In September last year, reports surfaced indicating that online retailer Amazon had approached a federal court, to “throw out” Apple's false advertising claims. It was revealed at the time that the claims were part of a March 2011 trademark lawsuit, wherein Apple accused Amazon of “misusing” the term “App Store”. Apple's trademark claim came in November 2011, close on the heels of the launch of Amazon's Kindle Fire tablet. Reportedly, Amazon had then begun calling its app store “Amazon App Store”, in place of “Amazon App Store for Android”. Apple opined that this change could confuse the customers.
At its filing at the time, Amazon pressed that the term “app store” has become so generic that its use could not qualify as false advertising. Interestingly, Amazon at the time added that even Apple chief Tim Cook and his predecessor Steve Jobs used the term to discuss rivals. Cook even commented on “the number of app stores out there” and Jobs referred to the “four app stores on Android.”
In its prior statement , Amazon said, “Apple presumably does not contend that its past and current CEOs made false statements regarding to those other app stores to thousands of investors in earnings calls.”

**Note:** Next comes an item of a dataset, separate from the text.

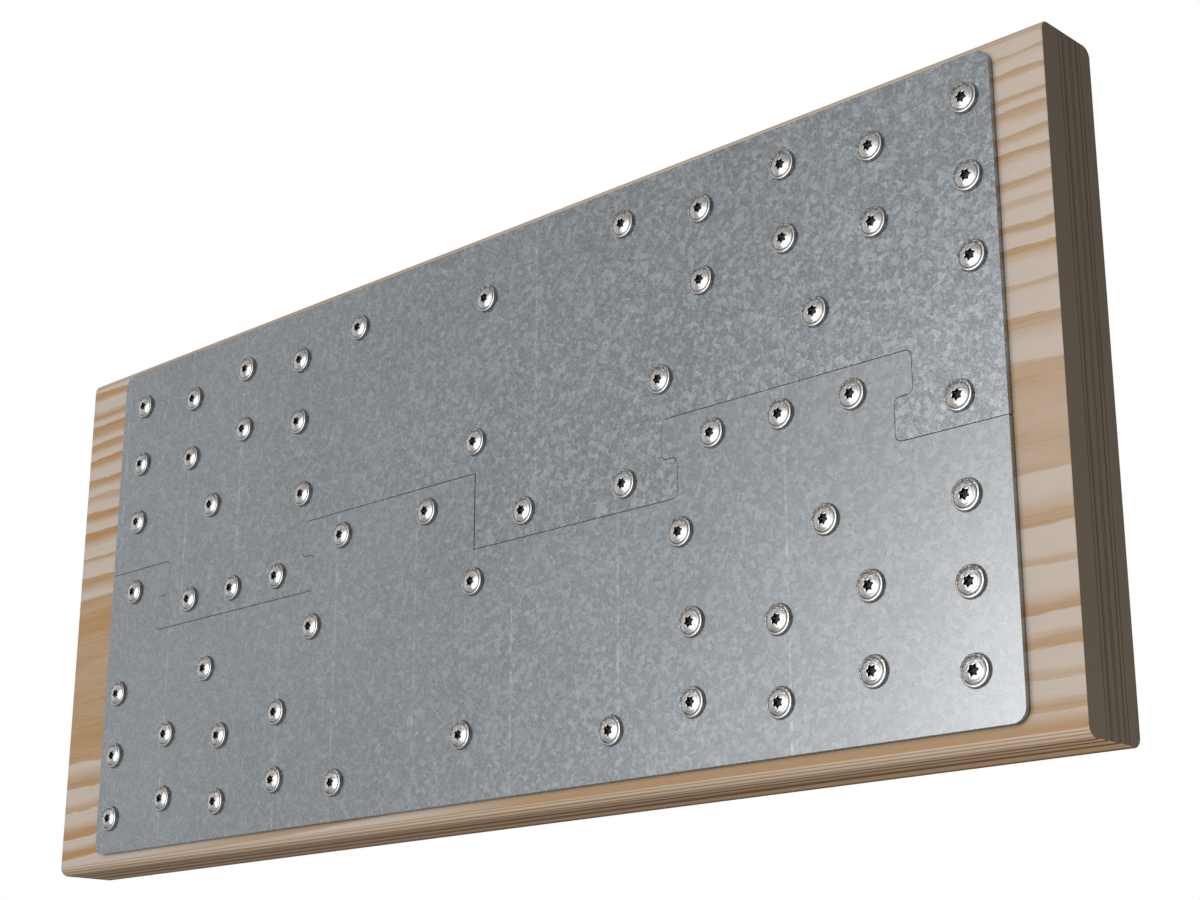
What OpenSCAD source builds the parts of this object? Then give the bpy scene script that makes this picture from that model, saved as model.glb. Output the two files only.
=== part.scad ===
// Interlocking truss nail plate: two identical steel plates, hooked together along a
// stepped seam and screwed to the face of one truss timber.
// +X runs along the timber, +Z is up, and the plates face -Y.
// The origin is the centre of the timber's bottom face.

/* [Timber] */
// Length of the timber
timber_length = 628; // [600:1:700]
// Height of the timber, standing on its narrow face
timber_height = 277; // [272:0.5:300]
// Thickness of the timber, front to back
timber_depth = 35; // [35:0.5:60]
// Radius planed on the four long edges
timber_edge_r = 4.5; // [2:0.5:8]

/* [Nail plates] */
// Width of the joined pair of plates
plate_width = 570; // [566:1:580]
// Height of the joined pair of plates
plate_height = 264; // [262:0.5:268]
// Thickness of the plate steel
plate_t = 3; // [2:0.25:4]
// Radius of the outer corners
plate_corner_r = 6; // [3:0.5:10]
// How far the plates sit to the right of the timber's middle
plate_offset_x = 6.5; // [0:0.5:10]
// Height of the plates' lower edge above the timber's bottom face
plate_rise = 7.75; // [6:0.25:8]

/* [Seam] */
// How far each tongue reaches past the middle line
tongue_reach = 18; // [16:0.5:22]
// Half-width of the centre tongues at the neck
centre_neck = 114; // [112:1:116]
// Distance from the middle to the neck's far side on the outer tongues
outer_neck = 234; // [232:1:236]
// Width of each hook
hook = 9; // [8:0.5:12]
// Radius of the seam's rounded corners
seam_r = 3; // [1:0.25:4]
// Gap between the two plates along the seam
seam_gap = 0.3; // [0.1:0.1:0.6]

/* [Screw pattern] */
// Distance between screw columns
column_pitch = 45; // [44:0.5:46]
// Distance between screw rows
row_pitch = 33; // [30:0.5:34]
// How far every second column is set down
column_stagger = 6; // [0:0.5:8]

/* [Screws] */
// Length of the shank under the head
screw_length = 35; // [20:1:35]
// Outer diameter of the threaded shank
shank_d = 6; // [5:0.1:6]
// Length of the drilling point
point_length = 8; // [4:0.5:10]
// Clearance hole in the plate
plate_hole_d = 6.5; // [6.2:0.1:7]
// Diameter of the washer flange where it bears on the plate
flange_d = 13.4; // [12:0.1:14]
// How much narrower the flange is at its rim
flange_flare = 0.5; // [0.2:0.1:0.8]
// Height of the flange's rolled rim
flange_t = 1.4; // [1.2:0.1:1.6]
// Thickness of the rolled rim
rim_d = 0.8; // [0.6:0.1:1]
// Width of the groove between the rim and the dome
groove_w = 0.15; // [0.05:0.05:0.3]
// Height of the domed head above the plate
head_h = 2.6; // [2.4:0.1:3]
// Across the points of the six-lobe recess
recess_d = 4.5; // [3.9:0.05:5]
// Depth of the recess
recess_depth = 2.2; // [1:0.1:2.2]
// Angle at which the first recess stops
recess_start = 5; // [0:1:59]
// How much further each next recess is turned
recess_turn = 16; // [0:1:59]

/* [Hidden] */

arc = 48;
over = 1;
half_gap = seam_gap / 2;
half_w = plate_width / 2;
half_h = plate_height / 2;
pair_z = plate_rise + half_h;
timber_front = -timber_depth / 2;
plate_front = timber_front - plate_t;

// The screws of the upper plate, as [x, z] from the middle of the pair. Two fields of five
// columns start in from the outer edges; the lower plate has the same holes, half a turn round.
column_rows = [3, 2, 2, 2, 1];
left_column = [-265, 111];
right_column = [273, 114];
web_screws = [[6, 102], [0, 33], [114, 36], [-124.5, 33], [197.5, 45], [-199.5, 42]];
hook_tongue_start = -214.5;
hook_tongue_pitch = 36;
centre_tongue_start = 32;
centre_tongue_pitch = 61;
end_tongue_x = 264;
tongue_screw_z = -6;

function field(start, inward) = [
    for (i = [0 : len(column_rows) - 1])
        for (j = [0 : column_rows[i] - 1])
            [start[0] + inward * i * column_pitch, start[1] - j * row_pitch - (i % 2) * column_stagger]
];

function tongue_row(start, pitch, count) = [for (i = [0 : count - 1]) [start + i * pitch, tongue_screw_z]];

screw_places = concat(
    field(left_column, 1),
    field(right_column, -1),
    web_screws,
    tongue_row(hook_tongue_start, hook_tongue_pitch, 3),
    tongue_row(centre_tongue_start, centre_tongue_pitch, 2),
    tongue_row(end_tongue_x, 0, 1)
);

// What a round of radius r takes off a square corner; [sx, sz] points into the corner's material.
module corner_waste(r, sx, sz) {
    difference() {
        translate([sx > 0 ? 0 : -r, sz > 0 ? 0 : -r])
            square(r);
        translate([sx * r, sz * r])
            circle(r = r, $fn = arc);
    }
}

// A rectangle from [x0, z0] to [x1, z1] whose left and right ends are rounded or square.
module rounded_block(x0, x1, z0, z1, r, round_left, round_right) {
    difference() {
        translate([x0, z0])
            square([x1 - x0, z1 - z0]);
        for (side = [[x0, 1, round_left], [x1, -1, round_right]])
            if (side[2]) {
                translate([side[0], z0])
                    corner_waste(r, side[1], 1);
                translate([side[0], z1])
                    corner_waste(r, side[1], -1);
            }
    }
}

// The three heads at the ends of the upper plate's tongues, drawn g smaller all round.
// With turned = true they are the lower plate's heads, half a turn round.
module tongue_heads(g) {
    outer = outer_neck + hook;
    inner = centre_neck;
    bottom = -tongue_reach + g;
    top = -g;
    rounded_block(-outer + g, -inner - g, bottom, top, seam_r - g, true, true);
    rounded_block(g, inner + hook - g, bottom, top, seam_r - g, false, true);
    rounded_block(outer_neck + g, half_w + over, bottom, top, seam_r - g, true, false);
}

// Outline of the upper plate: a blank that reaches down to the tongue tips, less the lower
// plate's heads and less what lies between its own heads.
module plate_outline() {
    difference() {
        translate([-half_w, -tongue_reach + half_gap])
            square([plate_width, half_h + tongue_reach - half_gap]);
        translate([-half_w, half_h])
            corner_waste(plate_corner_r, 1, -1);
        translate([half_w, half_h])
            corner_waste(plate_corner_r, -1, -1);
        rotate(180)
            tongue_heads(-half_gap);
        difference() {
            translate([-half_w - over, -tongue_reach - over])
                square([plate_width + 2 * over, tongue_reach + over - half_gap]);
            tongue_heads(half_gap);
        }
    }
}

// Half a turn about the middle of the pair carries the upper plate onto the lower one.
module half_turn(turned) {
    translate([plate_offset_x, 0, pair_z])
        rotate([0, turned ? 180 : 0, 0])
            children();
}

module nail_plate(turned) {
    half_turn(turned)
        translate([0, timber_front, 0])
            rotate([90, 0, 0])
                linear_extrude(plate_t)
                    difference() {
                        plate_outline();
                        for (p = screw_places)
                            translate(p)
                                circle(d = plate_hole_d, $fn = arc);
                    }
}

// Shank and point, hanging down from the underside of the head.
module shank() {
    straight = screw_length - point_length;
    translate([0, 0, -straight])
        cylinder(d = shank_d, h = straight, $fn = arc);
    translate([0, 0, -screw_length])
        cylinder(d1 = 0, d2 = shank_d, h = point_length, $fn = arc);
}

// Half section of the head: a flared washer flange, the rolled rim along its edge, and a low
// dome inside the rim, with a fine groove between them.
module head_section() {
    rim_out = (flange_d - flange_flare) / 2;
    rim_z = flange_t - rim_d / 2;
    dome_out = rim_out - rim_d - groove_w;
    dome_rise = head_h - flange_t + 0.1;
    dome_r = (pow(dome_out, 2) + pow(dome_rise, 2)) / (2 * dome_rise);
    polygon([[0, 0], [flange_d / 2, 0], [rim_out, rim_z], [0, rim_z]]);
    translate([rim_out - rim_d / 2, rim_z])
        circle(d = rim_d, $fn = arc);
    intersection() {
        translate([0, head_h - dome_r])
            circle(r = dome_r, $fn = arc);
        square([dome_out, head_h]);
    }
}

// Six-lobe recess: a disc with six round bites between the points.
module recess_outline() {
    bite_r = recess_d * 0.22;
    difference() {
        circle(d = recess_d, $fn = arc);
        for (i = [0 : 5])
            rotate(30 + 60 * i)
                translate([recess_d * 0.36 + bite_r, 0])
                    circle(r = bite_r, $fn = arc);
    }
}

module screw() {
    shank();
    difference() {
        rotate_extrude($fn = arc)
            head_section();
        translate([0, 0, head_h - recess_depth])
            linear_extrude(recess_depth + over)
                recess_outline();
    }
}

// Puts its child at every screw of one plate, with the child's +Z facing the front and each
// one turned a little further than the one before.
module at_screws(turned) {
    half_turn(turned)
        for (i = [0 : len(screw_places) - 1])
            translate([screw_places[i][0], plate_front, screw_places[i][1]])
                rotate([90, 0, 0])
                    rotate(recess_start + i * recess_turn)
                        children();
}

module timber_board() {
    color("burlywood")
        difference() {
            translate([-timber_length / 2, 0, 0])
                rotate([90, 0, 90])
                    linear_extrude(timber_length)
                        rounded_block(timber_front, -timber_front, 0, timber_height, timber_edge_r, true, true);
            for (turned = [false, true])
                at_screws(turned)
                    shank();
        }
}

module upper_nail_plate() {
    color("slategray")
        nail_plate(false);
}

module lower_nail_plate() {
    color("lightslategray")
        nail_plate(true);
}

module upper_plate_screws() {
    color("gainsboro")
        at_screws(false)
            screw();
}

module lower_plate_screws() {
    color("gainsboro")
        at_screws(true)
            screw();
}

timber_board();
upper_nail_plate();
lower_nail_plate();
upper_plate_screws();
lower_plate_screws();
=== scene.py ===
"""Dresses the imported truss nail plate: a pine board, two hooked galvanised plates and their screws."""
import math

import bpy
import numpy as np
from mathutils import Matrix, Vector
from mathutils.geometry import delaunay_2d_cdt


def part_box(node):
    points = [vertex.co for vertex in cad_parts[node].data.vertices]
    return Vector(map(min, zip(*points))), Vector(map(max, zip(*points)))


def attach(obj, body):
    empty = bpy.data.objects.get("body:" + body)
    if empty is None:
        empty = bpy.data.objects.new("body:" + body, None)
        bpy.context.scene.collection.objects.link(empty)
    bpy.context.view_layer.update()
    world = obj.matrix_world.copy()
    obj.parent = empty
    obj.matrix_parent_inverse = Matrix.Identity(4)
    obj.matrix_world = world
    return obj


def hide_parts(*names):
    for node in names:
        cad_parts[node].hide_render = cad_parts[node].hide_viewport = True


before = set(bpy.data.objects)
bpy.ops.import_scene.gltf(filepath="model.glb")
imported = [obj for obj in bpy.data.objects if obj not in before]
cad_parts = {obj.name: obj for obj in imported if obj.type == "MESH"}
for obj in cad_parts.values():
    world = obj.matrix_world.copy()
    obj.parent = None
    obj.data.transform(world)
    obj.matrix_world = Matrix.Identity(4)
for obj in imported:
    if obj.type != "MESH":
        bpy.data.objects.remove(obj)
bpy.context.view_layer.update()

# ---------------------------------------------------------------------------------------------
# The camera stands to the right of the part and a little below it, and looks up at the plates.
# ---------------------------------------------------------------------------------------------
lens = bpy.data.cameras.new("studio_camera")
lens.lens = 65.04
lens.sensor_width = 36.0
lens.clip_start = 0.01
lens.clip_end = 50.0
camera = bpy.data.objects.new("studio_camera", lens)
bpy.context.collection.objects.link(camera)
camera_place = (0.7007, -0.6731, -0.1284)
look_right = Vector((0.72743, 0.68618, 0.0)).normalized()
look_along = Vector((-0.65492, 0.69429, 0.29841)).normalized()
look_up = look_right.cross(look_along)
turned = Matrix((look_right, look_up, -look_along)).transposed().to_4x4()
camera.matrix_world = Matrix.Translation(camera_place) @ turned
bpy.context.scene.camera = camera

# ---------------------------------------------------------------------------------------------
# The board: planed pine, its four long edges rounded over, with a bore for each screw.
# Its faces carry the growth rings of a flat-sawn log, and its ends are grey, grooved end grain.
# ---------------------------------------------------------------------------------------------
MM = 0.001
board_low, board_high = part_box("timber_board")
edge_radius = 4.5 * MM
edge_steps = 14
end_ease = 0.4 * MM
bore_radius = 3.0 * MM
bore_tip_radius = 0.05 * MM
bore_straight = 24.0 * MM
bore_point = 8.0 * MM
bore_sides = 16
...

Besides Amazon, Apple is embroiled in a legal tangle with South Korean tech giant, Samsung Electronics. The Korean giant recently affirmed that it would drop its lawsuits seeking a sales ban on Apple's products in Europe. According to reports in the media, Samsung said it will not make attempts to stop the sale of some Apple products in Germany, Britain, France, Italy and the Netherlands.
Interestingly, Samsung has made no mention of whether it would put an end to its court battle for compensation. Quoting the South Korean giant, reports state, “Samsung remains committed to licensing our technologies on fair, reasonable and non-discriminatory terms, and we strongly believe it is better when companies compete fairly in the marketplace, rather than in court.”